Before looking at the data, we had tried to write rules to pick up Rating entities like “at least 3 stars”. However, these rules ended up decreasing the scores of the NER + Ruler model because sometimes “at least” was labeled, and sometimes it wasn’t. I reannotated almost all of the examples like this because the model was generally not making good predictions, so the model’s annotations were almost never the same as the original annotations.

# example rule
{
    "label": "Rating",
    "pattern": [
        {"LOWER": "at", "OP": "?"},
        {"LOWER": "least", "OP": "?"},
        {"IS_DIGIT": True},
        {"LOWER": {"REGEX": "star(s)?"}},
        {"LOWER": {"REGEX": "rat(ed|ing|ings)?"}, "OP": "?"},
    ],
},

The rule would help this situation because it would correct the model predictions to be the same as the original annotations.

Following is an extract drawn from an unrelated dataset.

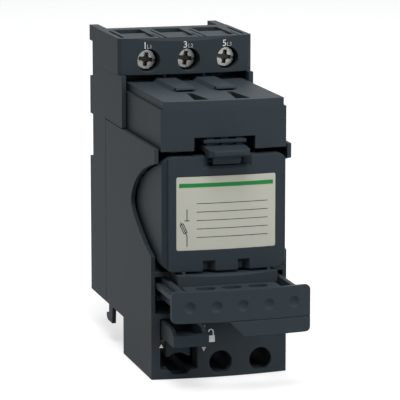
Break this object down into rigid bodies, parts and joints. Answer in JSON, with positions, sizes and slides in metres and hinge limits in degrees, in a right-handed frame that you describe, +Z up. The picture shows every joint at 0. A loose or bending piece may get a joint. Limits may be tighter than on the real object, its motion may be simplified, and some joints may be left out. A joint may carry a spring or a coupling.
{
  "type": "current limiting disconnector",
  "caption": "Rail-mounted moulded disconnector with a plug-in limiter cartridge, a pull-out padlock drawer, a lock tab and screw terminals for the supply.",
  "frame": {"origin": "middle of the plane against which the rail's flanges rest, at half the rail's height", "axes": "+Z up, +Y to the back, towards the rail, +X to the right as seen from the front"},
  "size_m": [0.0456, 0.1093, 0.105],
  "materials": {
    "housing": "fine-grained moulded plastic, dark slate grey",
    "cap": "fine-grained moulded plastic, dark slate grey",
    "inner_plastic": "moulded insulating plastic, near black",
    "cartridge": "fine-grained moulded plastic, dark blue grey",
    "drawer": "fine-grained moulded plastic, dark blue grey",
    "label": "printed film, satin",
    "screw_steel": "zinc plated, slightly satin",
    "cage_steel": "zinc plated",
    "spring_steel": "bright drawn wire",
    "arc_steel": "nickel plated sheet",
    "tinned": "tin plated copper alloy sheet",
    "copper": "bare copper alloy sheet",
    "silver_copper": "plated copper alloy blade",
    "ceramic": null
  },
  "bodies": {
    "housing": {"rear_housing": "housing", "front_housing": "housing", "terminal_block": "housing", "contact_carrier": "inner_plastic", "chamber_body": "housing", "chamber_cap": "cap", "jaws_upper": "tinned", "jaws_lower": "tinned", "arc_plates_1": "arc_steel", "arc_plates_2": "arc_steel", "arc_plates_3": "arc_steel", "line_bar_1": "tinned", "line_bar_2": "tinned", "line_bar_3": "tinned", "link_bar_1": "copper", "link_bar_2": "copper", "link_bar_3": "copper"},
    "cartridge": {"cartridge_shell": "cartridge", "cartridge_back": "inner_plastic", "name_plate": "label", "element_1": "ceramic", "element_2": "ceramic", "element_3": "ceramic", "blades_1": "silver_copper", "blades_2": "silver_copper", "blades_3": "silver_copper"},
    "latch": {"latch": "cartridge"},
    "drawer": {"padlock_drawer": "drawer"},
    "tab": {"lock_tab": "drawer"},
    "clip": {"rail_clip": "inner_plastic", "clip_spring": "spring_steel"},
    "screw_1": {"screw_1": "screw_steel"},
    "cage_1": {"cage_1": "cage_steel"},
    "screw_2": {"screw_2": "screw_steel"},
    "cage_2": {"cage_2": "cage_steel"},
    "screw_3": {"screw_3": "screw_steel"},
    "cage_3": {"cage_3": "cage_steel"}
  },
  "joints": [
    {"name": "cartridge_pull", "type": "slide", "parent": "housing", "child": "cartridge", "axis": [0, -1, 0], "range_m": [0, 0.025]},
    {"name": "latch_press", "type": "hinge", "parent": "cartridge", "child": "latch", "pos_m": [0, -0.0837, -0.00995], "axis": [1, 0, 0], "range_deg": [0, 5], "stiffness_Nm_per_rad": 0.06},
    {"name": "drawer_push", "type": "slide", "parent": "housing", "child": "drawer", "axis": [0, 1, 0], "range_m": [0, 0.0068]},
    {"name": "tab_lower", "type": "slide", "parent": "housing", "child": "tab", "axis": [0, 0, -1], "range_m": [0, 0.0055]},
    {"name": "clip_draw", "type": "slide", "parent": "housing", "child": "clip", "axis": [0, 0, -1], "range_m": [0, 0.003], "stiffness_N_per_m": 900, "deforming": ["clip_spring"]},
    {"name": "screw_turn_1", "type": "hinge", "parent": "housing", "child": "screw_1", "pos_m": [-0.01275, -0.0333, 0.0164], "axis": [0, 1, 0], "range_deg": [-1180, 2140]},
    {"name": "cage_slide_1", "type": "slide", "parent": "housing", "child": "cage_1", "axis": [0, 1, 0], "range_m": [-0.004, 0.0022]},
    {"name": "screw_turn_2", "type": "hinge", "parent": "housing", "child": "screw_2", "pos_m": [0.00075, -0.0333, 0.0164], "axis": [0, 1, 0], "range_deg": [-1180, 2140]},
    {"name": "cage_slide_2", "type": "slide", "parent": "housing", "child": "cage_2", "axis": [0, 1, 0], "range_m": [-0.004, 0.0022]},
    {"name": "screw_turn_3", "type": "hinge", "parent": "housing", "child": "screw_3", "pos_m": [0.01425, -0.0333, 0.0164], "axis": [0, 1, 0], "range_deg": [-1180, 2140]},
    {"name": "cage_slide_3", "type": "slide", "parent": "housing", "child": "cage_3", "axis": [0, 1, 0], "range_m": [-0.004, 0.0022]}
  ],
  "couplings": [
    {"joint": "screw_turn_1", "follows": "cage_slide_1", "rad_per_m": -8976},
    {"joint": "screw_turn_2", "follows": "cage_slide_2", "rad_per_m": -8976},
    {"joint": "screw_turn_3", "follows": "cage_slide_3", "rad_per_m": -8976}
  ]
}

The rule would decrease performance scores in this situation because it would correct the annotations to "at least 3 stars", which would be different from the original annotations.

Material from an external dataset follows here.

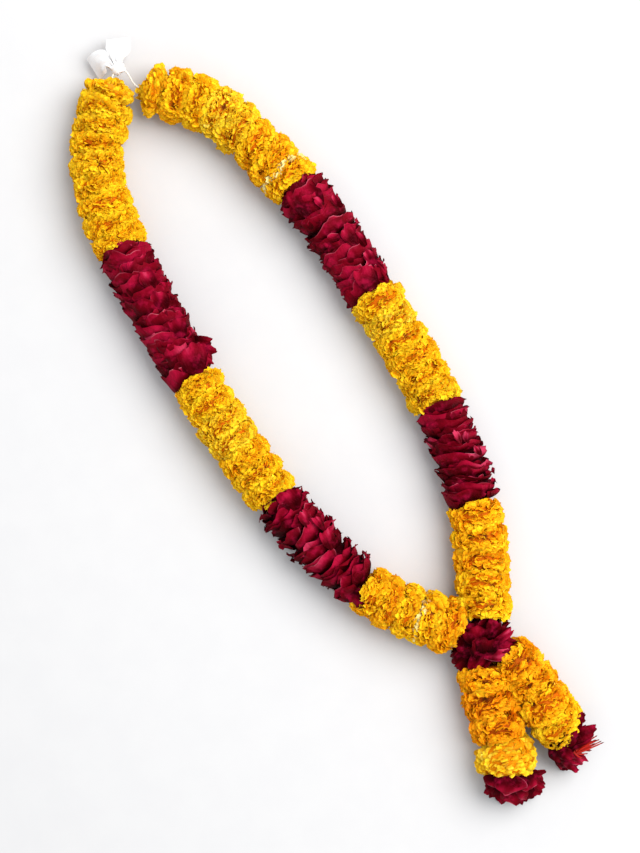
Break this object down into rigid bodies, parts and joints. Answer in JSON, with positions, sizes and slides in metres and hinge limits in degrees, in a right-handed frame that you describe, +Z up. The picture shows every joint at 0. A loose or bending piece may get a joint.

The new model with the revised data was able to consistently annotate these examples! This happened for many of the patterns and meant that we didn’t even need most of the old rules anymore.

I decided to start from scratch and write all new rules for the data. I took the knowledge I had gained from working directly with the data and created patterns that I thought would help better the scores of the model while still trying to make them as general as possible.

After writing the rules, I ran the spacy project run evaluate_review command, and had a look at whether my experiment was successful


Evaluation (part 2)

As expected, the overall performance of the model was better. This is both because I adjusted the annotations to be more in line with the model and because of better consistency. Again, there are some downsides to this, but iterating on and exploring your data often can lead to good results - and that’s the important message here (and also in this awesome post).

Without reviewed annotations (NER + SpanRuler) With reviewed annotations (NER + SpanRuler)
Precision 77.06 88.86
Recall 77.40 88.10
F-score 77.23 88.48

Beyond the overall model performance, though, I was also able to get more of an impact with rules than I had been able to before. The new rules increased the performance of all the entities, and I had to worry a lot less about decreasing the performance. This meant less iteration on the patterns and better performance with fewer rules.

NER only With Spanruler
Price 87.00 87.25
Rating 89.39 92.55
Hours 82.12 82.52
Amenity 80.95 83.07
Location 92.03 92.70
Restaurant_Name 82.90 87.48
Cuisine 90.00 91.09
Dish 83.05 85.66
NER only With Spanruler
Precision 87.05 88.86
Recall 86.31 88.10
F-score 86.68 88.48

Conclusion

Building custom machine learning solutions is not a linear process. Most often, different parts of your pipeline will cause you to circle back and iterate on other parts to improve the overall whole. The process looks less like this:

and more like this:

This whole process is similar to how we approach our consulting with spaCy Tailored Solutions, and I honestly think it works really well. Building good solutions to complicated problems requires intimate knowledge of every part of the pipeline, including your data. This is another cool thing about the SpanRuler component too. By coming up with rules to catch annotations that might otherwise be missed or improve your annotation process, you gain more experience with what your data actually looks like and knowledge about potential limitations and solutions.

Although, there might be some truth in the saying, “ignorance is bliss”. It would be so much easier if we could just plug some random data into our machine learning model and magically get a good output. As soon as you dive into the meaty bits and pieces, everything gets a lot more complicated. However, situations like these emphasize how important it is to understand your data before you try and throw machine learning solutions onto it. ML isn’t magic - it’s not a solve-all, limited-effort tool. It requires deep understanding and iterative effort to create robust solutions to real-world problems.